Para entendermos a importância desse estudo vale lembrar que somos a única região do Brasil que monitora a inadimplência dos consumidores em sete cidades, todos os meses, com parametrização de comparação de inadimplência no período de 12 meses e variação de inadimplência com o mês anterior, comparando a inadimplência do Grande ABC com a da região Sudeste e com a do Brasil e ainda a variação da faixa etária do devedor, sexo, ticket médio e tempo de dívida. O estudo ainda apresenta a variação do percentual de dívidas em cinco setores econômicos: bancos, comunicação, comércio, água, luz e outros. Não tenho dúvida de que é um importante indicador regional e que diferencia positivamente o Grande ABC em comparação com outras regiões metropolitanas. Esse índice deveria ser usado como ferramenta de previsibilidade e comparativo histórico do comportamento do consumidor, permitindo que os investidores entendam o momento atual do consumo e do crédito em comparação com determinado período passado, identificando tendências e padrões. Também serve para identificar problemas setoriais, mitigar riscos e projetar políticas públicas e ações privadas de melhoria do ambiente de negócios. A amostragem por município particulariza o dado e as populações e entrega uma inteligência competitiva para as empresas entrantes, para investidores e para empresas instaladas que dependam do público local, categorizando o consumidor e a capacidade de endividamento. Até o absenteísmo e a produção das empresas podem ser mitigados com o acompanhamento do superendividamento do funcionário.
Muitas pessoas acreditam que após cinco anos as dívidas somem. Isso é verdade ou mito?
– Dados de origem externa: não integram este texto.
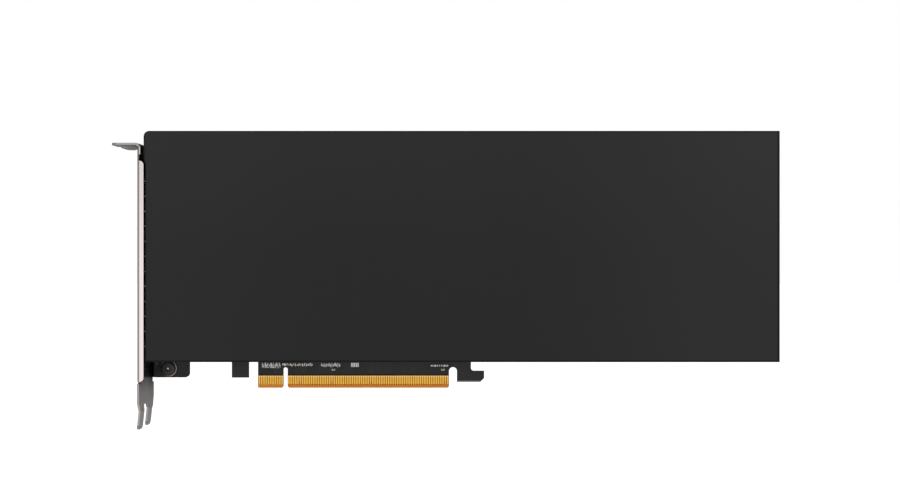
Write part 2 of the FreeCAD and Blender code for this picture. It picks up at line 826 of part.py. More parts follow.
# ---------------------------------------------------------------- cooler
def make_vapour_chamber():
    """Flat copper chamber with a pedestal that reaches the package."""
    z = (cover_inner_bottom + chamber_side_gap, cover_inner_top - chamber_side_gap)
    plate = block((chamber_left, chamber_right), (seat_y, chamber_y), z)
    pedestal = block(around(package_x, pedestal_size), (pedestal_y, seat_y),
                     around(package_z, pedestal_size))
    threads = [stem(m3_shaft + shaft_gap, (x, seat_y, height), (0, -1, 0), retention_grip + shaft_gap)
               for x, height in retention_places]
    return [cut_all(join([plate, pedestal]), threads)]


def make_fin_stack():
    """Folded fins in a row, each a thin web with a foot and a closing flange."""
    fin_top = front_y + cover_wall + fin_cover_gap
    low = cover_inner_bottom + chamber_side_gap + fin_inset
    high = cover_inner_top - chamber_side_gap - fin_inset
    count = int((high - low) / fin_pitch)
    flange = fin_pitch - fin_gap
    fins = []
    for k in range(count):
        z = low + k * fin_pitch
        section = [
            (chamber_y, z, 0), (chamber_y, z + flange, 0),
            (chamber_y - fin_sheet, z + flange, 0), (chamber_y - fin_sheet, z + fin_sheet, 0),
            (fin_top + fin_sheet, z + fin_sheet, 0), (fin_top + fin_sheet, z + flange, 0),
            (fin_top, z + flange, 0), (fin_top, z, 0)]
        fins.append(plate_yz(section, chamber_left + fin_inset, chamber_right - fin_inset))
    return fins


# ---------------------------------------------------------------- package
def make_gpu_substrate():
    """Package substrate soldered to the board."""
    return [block(around(package_x, substrate_size), (component_y, substrate_y),
                  around(package_z, substrate_size))]


def make_stiffener_ring():
    """Metal ring round the package's edge."""
    y = (substrate_y, substrate_y - ring_thickness)
    outer = block(around(package_x, substrate_size), y, around(package_z, substrate_size))
    return [outer.cut(block(around(package_x, ring_opening), y, around(package_z, ring_opening)))]


def make_gpu_die():
    """Processor die in the middle of the package."""
    return [block(around(package_x, die_width), (substrate_y, die_y), around(package_z, die_height))]


def make_memory_stacks():
    """Two memory stacks on each side of the die."""
    stacks = []
    reach = die_width / 2 + stack_gap + stack_width / 2
    for i in (-1, 1):
        for j in (-1, 1):
            stacks.append(block(around(package_x + i * reach, stack_width), (substrate_y, die_y),
                                around(package_z + j * (stack_height + stack_gap) / 2, stack_height)))
    return stacks


def make_die_thermal_pad():
    """Thermal interface between the die, the stacks and the pedestal."""
    width = die_width + 2 * (stack_gap + stack_width)
    return [block(around(package_x, width), (die_y, pedestal_y), around(package_z, die_height))]


# ---------------------------------------------------------------- power stages
def phase_spots():
    """X side and Z of every phase."""
    spots = []
    for column, side in phase_columns:
        for k in range(phase_count):
            spots.append((column, side, package_z - column_height / 2 + k * phase_pitch))
    return spots


def make_inductors():
    """Moulded inductors with chamfered upright edges."""
    parts = []
    for x, side, z in phase_spots():
        body = block(around(x, inductor_size), (component_y, component_y - inductor_height),
                     around(z, inductor_size))
        upright = [edge for edge in body.Edges if edge.BoundBox.YLength > inductor_height - tolerance]
        parts.append(body.makeChamfer(inductor_chamfer, upright))
    return parts


def make_power_stages():
    """Flat switching packages beside the inductors."""
    return [block(around(x + side * stage_offset, stage_width), (component_y, component_y - stage_height),
                  around(z, stage_length)) for x, side, z in phase_spots()]


def make_vrm_thermal_pads():
    """Soft pad between each column of power stages and the frame's rib."""
    y = (component_y - stage_height, component_y - stage_height - pad_thickness)
    return [block(around(column + side * stage_offset, stage_width - pad_margin), y,
                  around(package_z, column_height + stage_length - pad_margin))
            for column, side in phase_columns]


def make_polymer_capacitors():
    """Output and input capacitors, in a column beside each column of power stages."""
    return [block(around(x + side * capacitor_offset, capacitor_width),
                  (component_y, component_y - capacitor_height), around(z, capacitor_length))
            for x, side, z in phase_spots()]


def make_chip(x, z, length, width, height):
    """Flat chip on the component face."""
    return [block(around(x, length), (component_y, component_y - height), around(z, width))]


# ---------------------------------------------------------------- backplate and bolster
def backplate_outline():
    """Backplate's outline, up to the board's upper and tail edges."""
    return rectangle((backplate_left, board_right), (backplate_bottom, board_top), backplate_corner)


def window_outline(growth):
    """Window for the bolster, in the backplate and, a little larger, in the film."""
    size = backplate_window + 2 * growth
    return rectangle(around(package_x, size), around(package_z, size), window_corner)


def rail_screw_spots():
    """X and Z of the screws that hold backplate, board and frame together."""
    return [(x, z) for x in rail_screw_places for z in (lower_rail_z, upper_rail_z)]


def land_rows():
    """Heights of the two lands: from each long edge of the backplate to past its screws."""
    return ((backplate_bottom, lower_rail_z + land_reach), (upper_rail_z - land_reach, board_top))


def make_backplate():
    """Flat plate behind the board, standing on a machined land along each long edge."""
    plate = plate_xz(backplate_outline(), backplate_inner_y, backplate_outer_y)
    rim = [edge for edge in plate.Edges if edge.BoundBox.YMin > backplate_outer_y - tolerance]
    plate = plate.makeChamfer(backplate_chamfer, rim)
    lands = [block((backplate_left + backplate_corner, board_right - backplate_corner),
                   (solder_y, backplate_inner_y), z) for z in land_rows()]
    tools = [plate_xz(window_outline(0), solder_y, backplate_outer_y)]
    for x, z in rail_screw_spots():
        tools.append(stem(m25_shaft + shaft_gap, (x, backplate_outer_y, z), (0, -1, 0),
                          backplate_thickness + standoff_height))
    return [cut_all(join([plate] + lands), tools)]


def make_insulating_film():
    """Thin film stuck to the backplate's inner face."""
    lower, upper = land_rows()
    y = (backplate_inner_y - film_thickness, backplate_inner_y)
    film = block((backplate_left + film_margin, board_right - film_margin), y,
                 (lower[1] + film_gap, upper[0] - film_gap))
    return [film.cut(plate_xz(window_outline(film_gap), *y))]


def make_bolster_plate():
    """Spring plate behind the package, thinned in a cross between its screws."""
    plate = plate_xz(rectangle(around(package_x, bolster_size), around(package_z, bolster_size),
                               bolster_corner), bolster_inner_y, bolster_outer_y)
    holes = [stem(m3_shaft + shaft_gap, (x, bolster_inner_y, z), (0, 1, 0), bolster_thickness)
             for x, z in retention_places]
    arm = bolster_pad_size / 2
    reach = bolster_size / 2 - bolster_edge
    cross = [(arm, -reach), (arm, -arm), (reach, -arm), (reach, arm), (arm, arm), (arm, reach),
             (-arm, reach), (-arm, arm), (-reach, arm), (-reach, -arm), (-arm, -arm), (-arm, -reach)]
    holes.append(plate_xz([(package_x + u, package_z + v, 0) for u, v in cross],
                          bolster_outer_y - bolster_recess, bolster_outer_y))
    return [cut_all(plate, holes)]


def make_bolster_pad():
    """Soft insulating pad between the bolster plate and the board."""
    return [block(around(package_x, bolster_pad_size), (solder_y, bolster_inner_y),
                  around(package_z, bolster_pad_size))]


# ---------------------------------------------------------------- screws
def make_grounding_rings():
    """Copper rings on the board under the board screws."""
    rings = []
    for z in (lower_foot, upper_foot):
        start = (ear_screw_x, component_y, z)
        disc = turned(plate_xy(ring_corners(ring_outer, head_sides), 0, ring_thickness_copper), start,
                      (0, -1, 0))
        rings.append(disc.cut(stem(m3_shaft + board_hole_gap, start, (0, -1, 0), ring_thickness_copper)))
    return rings


def make_board_screws():
    """Black pan head screws through the board into the bracket's feet."""
    seat = component_y - ring_thickness_copper
    return [pan_screw((ear_screw_x, seat, z), (0, 1, 0), board_head_radius, board_head_height,
                      m3_shaft, board_shaft_length, board_head_crown) for z in (lower_foot, upper_foot)]


def make_retention_screws():
    """Screws that pull the vapour chamber onto the package."""
    length = bolster_outer_y - seat_y + retention_grip
    return [pan_screw((x, bolster_outer_y, z), (0, -1, 0), retention_head_radius, retention_head_height,
                      m3_shaft, length) for x, z in retention_places]


def make_backplate_screws():
    """Low-headed screws through backplate and board into the frame's rails."""
    return [pan_screw((x, backplate_outer_y, z), (0, -1, 0), plate_head_radius, plate_head_height,
                      m25_shaft, rail_screw_length) for x, z in rail_screw_spots()]


def make_shroud_screws():
    """Countersunk screws through the cover's walls into the frame's rails."""
    return [flat_screw(place, direction, m25_shaft, cover_screw_length)
            for place, direction in cover_screw_spots()]


def make_bracket_screws():
    """Countersunk screws through the bracket into the frame's arms."""
    return [flat_screw((bracket_outer, rail_y, z), (1, 0, 0), m25_shaft, bracket_screw_length)
            for z in (lower_arm, upper_arm)]


# ---------------------------------------------------------------- power inlet
def inlet_spots():
    """Y and Z of each cavity's centre."""
    first_y = component_y - inlet_wall - inlet_cavity / 2
    first_z = inlet_z - (inlet_columns - 1) * inlet_pitch / 2
    return [(first_y - row * inlet_pitch, first_z + column * inlet_pitch)
            for row in range(inlet_rows) for column in range(inlet_columns)]


def make_power_inlet():
    """Moulded eight-way inlet that opens at the tail, with a latch ramp on top."""
    height = (inlet_rows - 1) * inlet_pitch + inlet_cavity + 2 * inlet_wall
    width = (inlet_columns - 1) * inlet_pitch + inlet_cavity + 2 * inlet_wall
    housing = block((inlet_face - inlet_length, inlet_face), (component_y, component_y - height),
                    around(inlet_z, width))
    top = component_y - height
    ramp = plate_xy([(inlet_face - latch_length, top, 0), (inlet_face - latch_inset, top, 0),
                     (inlet_face - latch_inset, top - latch_lead_in, 0),
                     (inlet_face - latch_length, top - latch_height, 0)],
                    *around(inlet_z, latch_width))
    cavities = []
    for index, (y, z) in enumerate(inlet_spots()):
        keyed = inlet_cavity_chamfer if index % 2 else 0
        half = inlet_cavity / 2
        corners = [(y - half + keyed, z - half, 0), (y + half, z - half, 0), (y + half, z + half, 0),
                   (y - half + keyed, z + half, 0)]
        if keyed:
            corners += [(y - half, z + half - keyed, 0), (y - half, z - half + keyed, 0)]
        cavities.append(plate_yz(corners, inlet_face - inlet_cavity_depth, inlet_face))
    return [cut_all(join([housing, ramp]), cavities)]


def make_power_inlet_pins():
    """Square pins standing in the cavities."""
    floor = inlet_face - inlet_cavity_depth
    return [block((floor, floor + pin_reach), around(y, pin_size), around(z, pin_size))
            for y, z in inlet_spots()]


# ---------------------------------------------------------------- all nodes
nodes = {
    "circuit_board": make_circuit_board(),
    "edge_contacts_front": make_edge_contacts(component_y, -1, sensing_front),
    "edge_contacts_back": make_edge_contacts(solder_y, 1, sensing_back),
    "coupling_capacitors": make_coupling_capacitors(),
    "small_passives": make_small_passives(),
    "io_bracket": make_io_bracket(),
    "shroud": make_shroud(),
    "base_frame": make_base_frame(),
    "vapour_chamber": make_vapour_chamber(),
    "fin_stack": make_fin_stack(),
    "gpu_substrate": make_gpu_substrate(),
    "stiffener_ring": make_stiffener_ring(),
    "gpu_die": make_gpu_die(),
    "memory_stacks": make_memory_stacks(),
    "die_thermal_pad": make_die_thermal_pad(),
    "inductors": make_inductors(),
    "power_stages": make_power_stages(),
    "vrm_thermal_pads": make_vrm_thermal_pads(),
    "polymer_capacitors": make_polymer_capacitors(),
    "management_chip": make_chip(chip_x, chip_z, chip_size, chip_size, chip_height),
    "flash_chip": make_chip(flash_x, flash_z, flash_length, flash_width, flash_height),
    "clock_oscillator": make_chip(crystal_x, crystal_z, crystal_length, crystal_width, crystal_height),
    "backplate": make_backplate(),
    "insulating_film": make_insulating_film(),
    "bolster_plate": make_bolster_plate(),
    "bolster_pad": make_bolster_pad(),
    "grounding_rings": make_grounding_rings(),
    "board_screws": make_board_screws(),
    "retention_screws": make_retention_screws(),
    "backplate_screws": make_backplate_screws(),
    "shroud_screws": make_shroud_screws(),
    "bracket_screws": make_bracket_screws(),
    "power_inlet": make_power_inlet(),
    "power_inlet_pins": make_power_inlet_pins(),
}

os.makedirs("parts", exist_ok=True)
for name, solids in nodes.items():
    shape = solids[0] if len(solids) == 1 else Part.makeCompound(solids)
    shape.exportStep(f"parts/{name}.step")
    box = shape.BoundBox
    print(f"{name:22s} solids {len(shape.Solids):3d}  valid {shape.isValid()}  "
          f"X {box.XMin:.2f} {box.XMax:.2f}  Y {box.YMin:.2f} {box.YMax:.2f}  "
          f"Z {box.ZMin:.2f} {box.ZMax:.2f}")
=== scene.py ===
"""Looks of the passive accelerator card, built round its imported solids.

Metres, in the card's own frame: X along the card from the bracket, Y through its thickness with
the component side at low Y, Z up. The origin is the middle of the connector's key notch.
"""

import math

import bmesh
import bpy
import numpy as np
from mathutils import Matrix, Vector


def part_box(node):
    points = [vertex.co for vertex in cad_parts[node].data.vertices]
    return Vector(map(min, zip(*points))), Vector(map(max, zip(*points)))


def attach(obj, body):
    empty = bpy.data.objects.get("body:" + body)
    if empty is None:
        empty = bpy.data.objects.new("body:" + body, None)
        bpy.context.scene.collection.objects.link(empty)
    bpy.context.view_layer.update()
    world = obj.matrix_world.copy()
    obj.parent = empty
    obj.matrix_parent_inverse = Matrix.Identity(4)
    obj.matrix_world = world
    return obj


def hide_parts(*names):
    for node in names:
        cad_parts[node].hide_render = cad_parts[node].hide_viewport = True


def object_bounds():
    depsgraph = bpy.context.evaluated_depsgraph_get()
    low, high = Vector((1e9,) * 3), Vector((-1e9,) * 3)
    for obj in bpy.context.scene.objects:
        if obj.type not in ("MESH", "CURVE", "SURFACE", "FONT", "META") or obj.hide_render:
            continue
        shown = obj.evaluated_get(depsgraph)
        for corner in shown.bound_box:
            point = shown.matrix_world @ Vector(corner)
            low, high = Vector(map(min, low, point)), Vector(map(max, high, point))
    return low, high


bl_info = {
    "name": "Passive accelerator card",
    "version": (1, 0, 0),
    "blender": (4, 5, 0),
    "location": "3D View > Sidebar > Card",
    "description": "Finishes, printed marks, fasteners and studio of a passive accelerator card",
    "category": "Object",
}

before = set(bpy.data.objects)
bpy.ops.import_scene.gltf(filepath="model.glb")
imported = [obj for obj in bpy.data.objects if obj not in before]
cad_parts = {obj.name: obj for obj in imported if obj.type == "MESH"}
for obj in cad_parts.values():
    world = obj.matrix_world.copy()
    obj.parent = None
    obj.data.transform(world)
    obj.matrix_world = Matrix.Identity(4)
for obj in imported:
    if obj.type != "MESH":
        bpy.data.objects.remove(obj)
CAD_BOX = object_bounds()
MM = 0.001
FRONT_FACE, BACK_FACE = (corner[1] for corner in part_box("circuit_board"))
BEVEL_HEIGHT = 1.6 * MM        # lead-in along the connector's lower edge
BEVEL_DEPTH = 0.42 * MM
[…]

Mito. As dívidas inscritas nos cadastros de negativados podem ser consultadas por cinco anos ou até serem pagas. Após esse período a informação não estará mais disponível. No entanto, ela não some, o Código Civil regula até quando o credor pode cobrar o devedor independentemente da negativação.
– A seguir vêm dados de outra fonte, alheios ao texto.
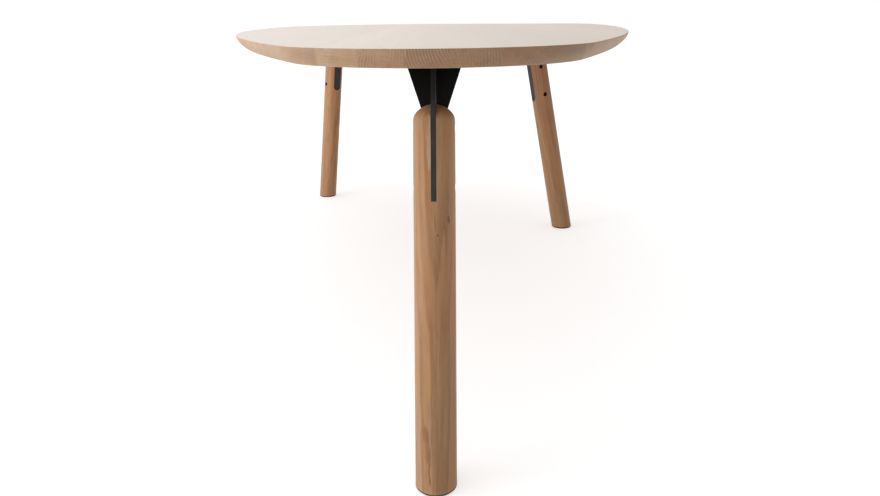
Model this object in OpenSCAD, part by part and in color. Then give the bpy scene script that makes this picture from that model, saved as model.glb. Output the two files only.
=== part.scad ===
// Dining table with a rounded three-cornered top of glued oak staves on three splayed round legs.
// Each leg hangs on a T-shaped steel bracket: a tongue stands in a slot through the leg's top and a
// tapered cross plate lies in a recess in the leg's inner face.
// Millimetres, +Z up. The origin is on the floor under the middle of the top's overall length and
// width. The narrow end of the top, the nose, points to -Y.

/* [Tabletop] */
// Overall length of the top, from the nose to the far edge
top_l = 2500; // [2100:10:2900]
// Overall width of the top
top_w = 1250; // [1050:10:1450]
// Height of the top's surface above the floor
table_h = 740; // [700:5:780]
// Thickness of the staves
top_t = 27; // [24:1:40]
// Width of the undercut bevel around the rim, seen in plan
bevel_w = 20; // [10:1:40]
// Height of the square lip above the bevel
lip_h = 6; // [3:0.5:12]
// Rounding of the rim's upper and lower edges
rim_round = 1.5; // [0.5:0.5:2.5]

/* [Outline] */
// Radius of the nose
nose_r = 270; // [240:2:340]
// Distance of the nose's centre to the right of the middle
nose_x = 12; // [-40:1:40]
// Radius of the far right corner
right_corner_r = 200; // [150:5:300]
// Radius of the far left corner
left_corner_r = 465; // [350:5:500]
// Distance of the right flank's widest place from the far end
right_widest_in = 520; // [420:2:560]
// Distance of the left flank's widest place from the far end
left_widest_in = 600; // [540:1:660]
// Radius of the far edge between the two corners
far_edge_r = 5500; // [3000:50:7000]

/* [Legs] */
// Diameter of a leg at the floor
leg_foot_d = 73; // [66:1:80]
// Diameter of a leg where its dome starts
leg_top_d = 70; // [66:1:80]
// Height of the dome on a leg's top end
dome_h = 28; // [20:1:34]
// Lean of a leg from the vertical
splay = 11.7; // [5:0.1:15]
// Gap between a leg's dome and the underside of the top
leg_gap = 70; // [50:1:90]
// Rounding of a leg's lower edge
foot_round = 2.5; // [2:0.5:8]
// Thickness of the glide under each foot
glide_t = 2; // [2:0.5:5]
// Diameter of the glide
glide_d = 68; // [50:1:68]
// Distance of the nose leg's foot from the tip of the nose
nose_foot_in = 68; // [60:1:120]
// Sideways place of the nose leg's foot
nose_foot_x = 2; // [-40:1:40]
// Bearing in which the nose leg leans outward, counted from +X to +Y
nose_lean = -91.7; // [-100:0.1:-80]
// Distance of the left leg's foot from the centre of the far left corner
left_foot_reach = 363; // [310:1:375]
// Bearing of that foot from the same centre
left_foot_bearing = 159.8; // [140:0.1:175]
// Bearing in which the left leg leans outward
left_lean = 128.9; // [110:0.1:160]
// Distance of the right leg's foot from the top's widest right side
right_foot_in = 141; // [110:1:200]
// Distance of the right leg's foot before the far right corner's centre
right_foot_back = 351; // [280:1:400]
// Bearing in which the right leg leans outward
right_lean = 17.3; // [0:0.1:40]

/* [Brackets] */
// Thickness of the tongue in the leg's slot
tongue_t = 8; // [6:0.5:10]
// Thickness of the cross plate
cross_t = 8; // [5:0.5:10]
// Width of the cross plate's narrow strip
strip_w = 31; // [24:1:40]
// Width of the cross plate at the mounting plate
wing_w = 96; // [70:1:110]
// Length over which the cross plate narrows
wing_l = 98; // [70:1:110]
// Depth of the tongue in the leg, from the dome's crown
tongue_depth = 158; // [150:1:190]
// How much higher the cross plate's round end stops than the tongue
cross_short = 1; // [0:1:30]
// Thickness of the mounting plate
mount_t = 6; // [4:0.5:8]
// Length of the mounting plate along the leg's lean
mount_l = 130; // [110:1:180]
// Width of the mounting plate
mount_w = 150; // [130:1:180]
// Corner radius of the mounting plate
mount_corner_r = 12; // [5:1:20]
// Gap between the steel and the wood in the slot and the recess
slot_gap = 0.4; // [0.2:0.1:1]

/* [Fasteners] */
// Diameter of the bolts through a leg
bolt_d = 8; // [6:0.5:10]
// Diameter of the bolts' heads and of the sleeve nuts' heads
bolt_head_d = 14; // [12:0.5:16]
// Height of a bolt's head
bolt_head_h = 6; // [4:0.5:8]
// Diameter of a sleeve nut's barrel
sleeve_d = 11; // [10.5:0.5:14]
// Distance from a leg's middle to the seat of a bolt's head
bolt_seat = 27; // [20:0.5:27]
// Distance between a leg's two bolts
bolt_pitch = 98; // [80:1:104]
// Distance from the tongue's lower end to the lower bolt
bolt_end = 21; // [18:1:28]
// Diameter of the screws that hold a mounting plate
screw_d = 6; // [5:0.5:8]
// Length of those screws
screw_l = 18; // [15:1:20]
// Distance of those screws from the mounting plate's edges
screw_edge = 16; // [14:1:20]
// Outer diameter of the threaded inserts
insert_d = 11; // [9:0.5:13]
// Length of the threaded inserts
insert_l = 14; // [12:1:16]
// Gap round a fastener in its hole
fit_gap = 0.2; // [0.1:0.05:0.4]

/* [Battens] */
// Width of a batten
batten_w = 40; // [25:1:60]
// Thickness of a batten
batten_t = 8; // [5:0.5:10]
// Distance of a batten's ends from the rim
batten_rim = 130; // [60:5:200]
// Diameter of the wood screws in the battens
wood_screw_d = 5; // [4:0.5:6]
// Length of the wood screws
wood_screw_l = 20; // [16:1:22]
// Number of wood screws in each batten
wood_screws = 6; // [3:1:8]

/* [Hidden] */
$fa = 1;
$fs = 1;
stave_count = 19;
leg_names = ["nose", "left", "right"];
batten_names = ["front", "middle", "rear"];
function two(i) = str(i < 10 ? "0" : "", i);
leg_parts = ["leg", "glide", "mounting_plate", "tongue", "cross_plate", "bolts", "sleeve_nuts",
    "plate_screws", "threaded_inserts"];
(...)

O perfil do Grande ABC mudou, com a saída de várias empresas de grande porte. Isso interfere na questão da inadimplência, uma vez que os salários em setores como comércio e serviços são mais baixos?
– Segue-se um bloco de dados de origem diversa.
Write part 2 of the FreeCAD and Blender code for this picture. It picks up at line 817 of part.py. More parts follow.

Vivemos um momento histórico com a transição da matriz econômica do Grande ABC de indústria para ‘sabe-se lá o quê’. A última transição de matriz econômica foi na década de 1960 do século passado, de uma economia rural para a metal-mecânica. Mesmo assim continuamos produzindo riqueza, atraindo novos setores, evidenciando o potencial consumidor da população da região, pensando e discutindo essa transição. A relação de inadimplência e renda não é imediata. Inadimplência é uma relação próxima à concessão de crédito e é na concessão de crédito que o salário tem influência mais relevante. Creio que a saída de grandes empresas e dos salários pagos por esses empregadores diminuem a facilidade e a capacidade de tomar crédito com menos garantia e juros diferenciados.